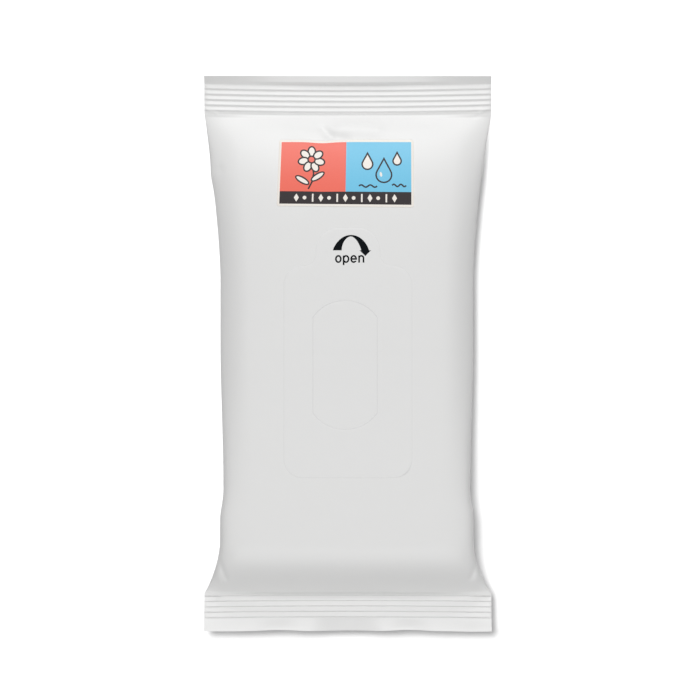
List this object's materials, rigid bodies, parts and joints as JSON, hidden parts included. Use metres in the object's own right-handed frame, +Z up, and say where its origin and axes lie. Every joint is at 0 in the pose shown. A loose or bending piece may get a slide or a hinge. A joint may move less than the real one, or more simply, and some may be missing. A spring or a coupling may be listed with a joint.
{
  "type": "wet wipes pack",
  "caption": "Sealed flow-wrap pack of wet wipes lying on its back, with ribbed end seals, a peel-back reseal label with a pull tab over its die-cut opening, and a front sticker.",
  "frame": {"origin": "on the table, under the middle of the pack as it lies on its back", "axes": "+X to the pack's right as its front is read, +Y towards its top end, +Z up, out of its front"},
  "size_m": [0.07, 0.135, 0.0138],
  "materials": {
    "white_film": "matte white packaging film with a soft sheen",
    "white_label": "satin white label film, printed with a curved arrow and the word open",
    "sticker": "printed paper: off-white border, a coral and a sky-blue field, and a dark strip below them"
  },
  "bodies": {
    "root": {"film_pack": "white_film", "opening_panel": "white_film", "reseal_label": "white_label", "front_sticker": "sticker"}
  },
  "joints": []
}
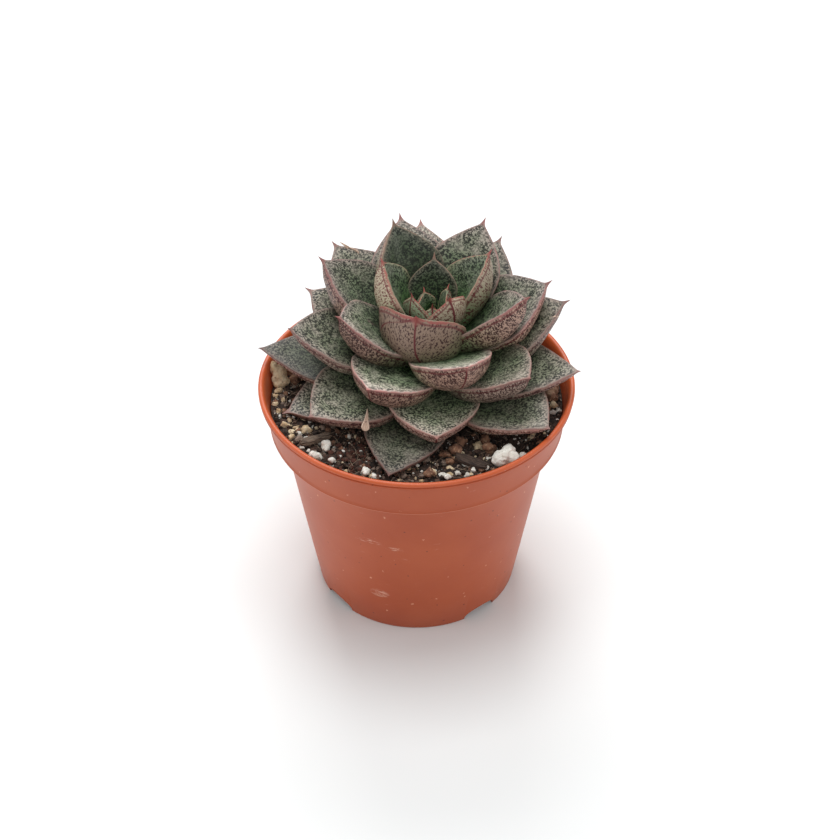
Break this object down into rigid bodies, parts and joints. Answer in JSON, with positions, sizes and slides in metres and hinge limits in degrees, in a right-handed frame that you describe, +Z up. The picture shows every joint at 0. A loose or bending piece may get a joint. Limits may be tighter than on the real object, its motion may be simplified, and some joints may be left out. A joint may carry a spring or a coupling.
{
  "type": "potted succulent",
  "caption": "Rosette succulent with thick, pointed, speckled grey-green leaves, growing in a small round terracotta-coloured nursery pot with a collar and foot notches.",
  "frame": {"origin": "on the surface that the pot stands on, under the middle of the whole plant and pot", "axes": "+Z up; -Y towards the front that the picture shows, the way the rosette leans; +X to the right seen from the front"},
  "size_m": [0.0855, 0.0932, 0.1018],
  "materials": {
    "pot_plastic": "satin",
    "potting_soil": "matte",
    "stem": "matte",
    "outer_leaf": "satin",
    "inner_leaf": "satin",
    "cream_pumice": "matte",
    "brown_rock": "matte",
    "white_perlite": "matte",
    "bark": "matte"
  },
  "bodies": {
    "root": {"pot": "pot_plastic", "soil": "potting_soil", "stem": "stem", "leaf_01": "inner_leaf", "leaf_02": "inner_leaf", "leaf_03": "inner_leaf", "leaf_04": "inner_leaf", "leaf_05": "inner_leaf", "leaf_06": "inner_leaf", "leaf_07": "inner_leaf", "leaf_08": "inner_leaf", "leaf_09": "outer_leaf", "leaf_10": "outer_leaf", "leaf_11": "outer_leaf", "leaf_12": "outer_leaf", "leaf_13": "outer_leaf", "leaf_14": "outer_leaf", "leaf_15": "outer_leaf", "leaf_16": "outer_leaf", "leaf_17": "outer_leaf", "leaf_18": "outer_leaf", "leaf_19": "outer_leaf", "leaf_20": "outer_leaf", "leaf_21": "outer_leaf", "leaf_22": "outer_leaf", "leaf_23": "outer_leaf", "leaf_24": "outer_leaf", "leaf_25": "outer_leaf", "leaf_26": "outer_leaf", "leaf_27": "outer_leaf", "leaf_28": "outer_leaf", "leaf_29": "outer_leaf", "leaf_30": "outer_leaf", "leaf_31": "outer_leaf", "leaf_32": "outer_leaf", "leaf_33": "outer_leaf", "leaf_34": "outer_leaf", "leaf_35": "outer_leaf", "pumice_left": "cream_pumice", "pumice_front": "cream_pumice", "pumice_right": "cream_pumice", "pumice_edge": "cream_pumice", "rock_middle": "brown_rock", "rock_right": "brown_rock", "perlite_large": "white_perlite", "perlite_right": "white_perlite", "perlite_left": "white_perlite", "perlite_left_low": "white_perlite", "perlite_front_1": "white_perlite", "perlite_front_2": "white_perlite", "perlite_front_3": "white_perlite", "perlite_front_4": "white_perlite", "perlite_front_5": "white_perlite", "bark_left": "bark", "bark_right": "bark"}
  },
  "joints": []
}
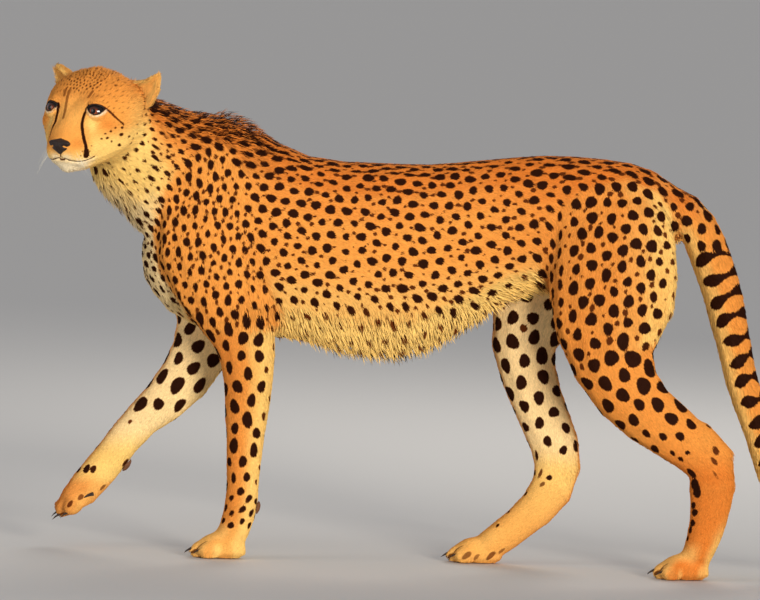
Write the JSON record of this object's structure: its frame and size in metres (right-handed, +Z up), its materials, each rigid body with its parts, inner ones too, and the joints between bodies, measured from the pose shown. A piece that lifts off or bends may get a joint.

● **Goal**: Everything in the listing above should be restated exactly.

● **Solution**:
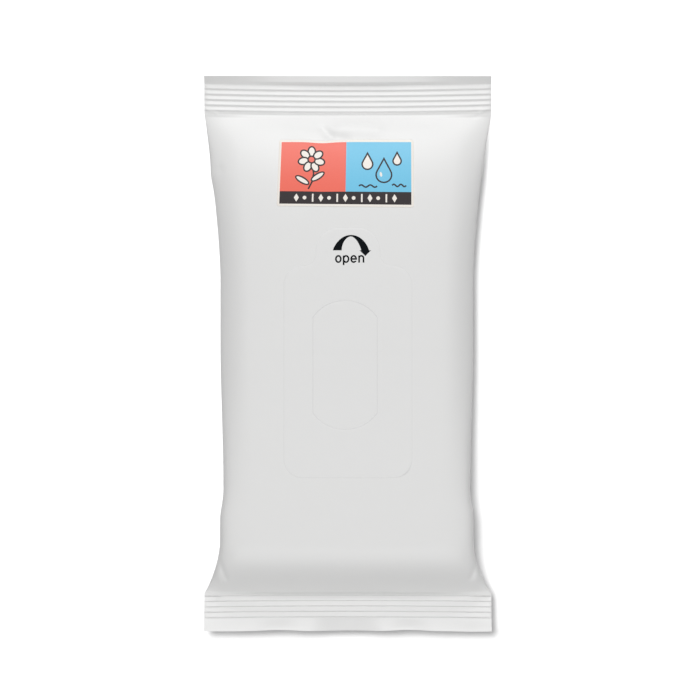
List this object's materials, rigid bodies, parts and joints as JSON, hidden parts included. Use metres in the object's own right-handed frame, +Z up, and say where its origin and axes lie. Every joint is at 0 in the pose shown. A loose or bending piece may get a slide or a hinge. A joint may move less than the real one, or more simply, and some may be missing. A spring or a coupling may be listed with a joint.
{
  "type": "wet wipes pack",
  "caption": "Sealed flow-wrap pack of wet wipes lying on its back, with ribbed end seals, a peel-back reseal label with a pull tab over its die-cut opening, and a front sticker.",
  "frame": {"origin": "on the table, under the middle of the pack as it lies on its back", "axes": "+X to the pack's right as its front is read, +Y towards its top end, +Z up, out of its front"},
  "size_m": [0.07, 0.135, 0.0138],
  "materials": {
    "white_film": "matte white packaging film with a soft sheen",
    "white_label": "satin white label film, printed with a curved arrow and the word open",
    "sticker": "printed paper: off-white border, a coral and a sky-blue field, and a dark strip below them"
  },
  "bodies": {
    "root": {"film_pack": "white_film", "opening_panel": "white_film", "reseal_label": "white_label", "front_sticker": "sticker"}
  },
  "joints": []
}
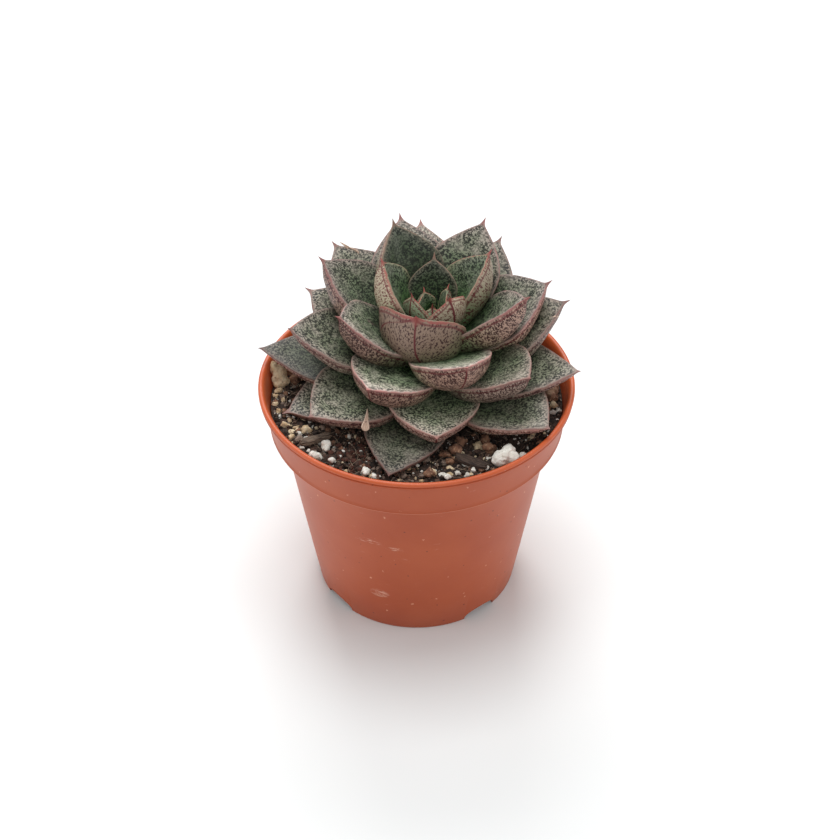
Break this object down into rigid bodies, parts and joints. Answer in JSON, with positions, sizes and slides in metres and hinge limits in degrees, in a right-handed frame that you describe, +Z up. The picture shows every joint at 0. A loose or bending piece may get a joint. Limits may be tighter than on the real object, its motion may be simplified, and some joints may be left out. A joint may carry a spring or a coupling.
{
  "type": "potted succulent",
  "caption": "Rosette succulent with thick, pointed, speckled grey-green leaves, growing in a small round terracotta-coloured nursery pot with a collar and foot notches.",
  "frame": {"origin": "on the surface that the pot stands on, under the middle of the whole plant and pot", "axes": "+Z up; -Y towards the front that the picture shows, the way the rosette leans; +X to the right seen from the front"},
  "size_m": [0.0855, 0.0932, 0.1018],
  "materials": {
    "pot_plastic": "satin",
    "potting_soil": "matte",
    "stem": "matte",
    "outer_leaf": "satin",
    "inner_leaf": "satin",
    "cream_pumice": "matte",
    "brown_rock": "matte",
    "white_perlite": "matte",
    "bark": "matte"
  },
  "bodies": {
    "root": {"pot": "pot_plastic", "soil": "potting_soil", "stem": "stem", "leaf_01": "inner_leaf", "leaf_02": "inner_leaf", "leaf_03": "inner_leaf", "leaf_04": "inner_leaf", "leaf_05": "inner_leaf", "leaf_06": "inner_leaf", "leaf_07": "inner_leaf", "leaf_08": "inner_leaf", "leaf_09": "outer_leaf", "leaf_10": "outer_leaf", "leaf_11": "outer_leaf", "leaf_12": "outer_leaf", "leaf_13": "outer_leaf", "leaf_14": "outer_leaf", "leaf_15": "outer_leaf", "leaf_16": "outer_leaf", "leaf_17": "outer_leaf", "leaf_18": "outer_leaf", "leaf_19": "outer_leaf", "leaf_20": "outer_leaf", "leaf_21": "outer_leaf", "leaf_22": "outer_leaf", "leaf_23": "outer_leaf", "leaf_24": "outer_leaf", "leaf_25": "outer_leaf", "leaf_26": "outer_leaf", "leaf_27": "outer_leaf", "leaf_28": "outer_leaf", "leaf_29": "outer_leaf", "leaf_30": "outer_leaf", "leaf_31": "outer_leaf", "leaf_32": "outer_leaf", "leaf_33": "outer_leaf", "leaf_34": "outer_leaf", "leaf_35": "outer_leaf", "pumice_left": "cream_pumice", "pumice_front": "cream_pumice", "pumice_right": "cream_pumice", "pumice_edge": "cream_pumice", "rock_middle": "brown_rock", "rock_right": "brown_rock", "perlite_large": "white_perlite", "perlite_right": "white_perlite", "perlite_left": "white_perlite", "perlite_left_low": "white_perlite", "perlite_front_1": "white_perlite", "perlite_front_2": "white_perlite", "perlite_front_3": "white_perlite", "perlite_front_4": "white_perlite", "perlite_front_5": "white_perlite", "bark_left": "bark", "bark_right": "bark"}
  },
  "joints": []
}
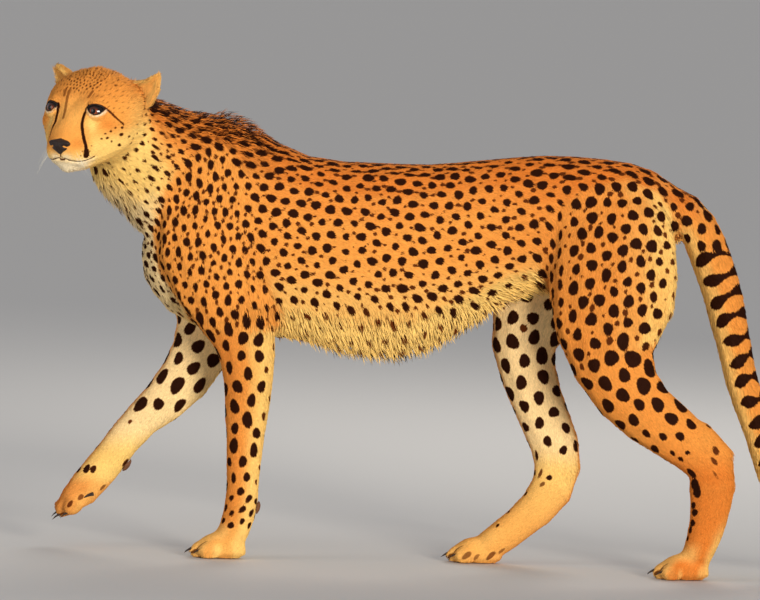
Write the JSON record of this object's structure: its frame and size in metres (right-handed, +Z up), its materials, each rigid body with its parts, inner ones too, and the joints between bodies, measured from the pose shown. A piece that lifts off or bends may get a joint.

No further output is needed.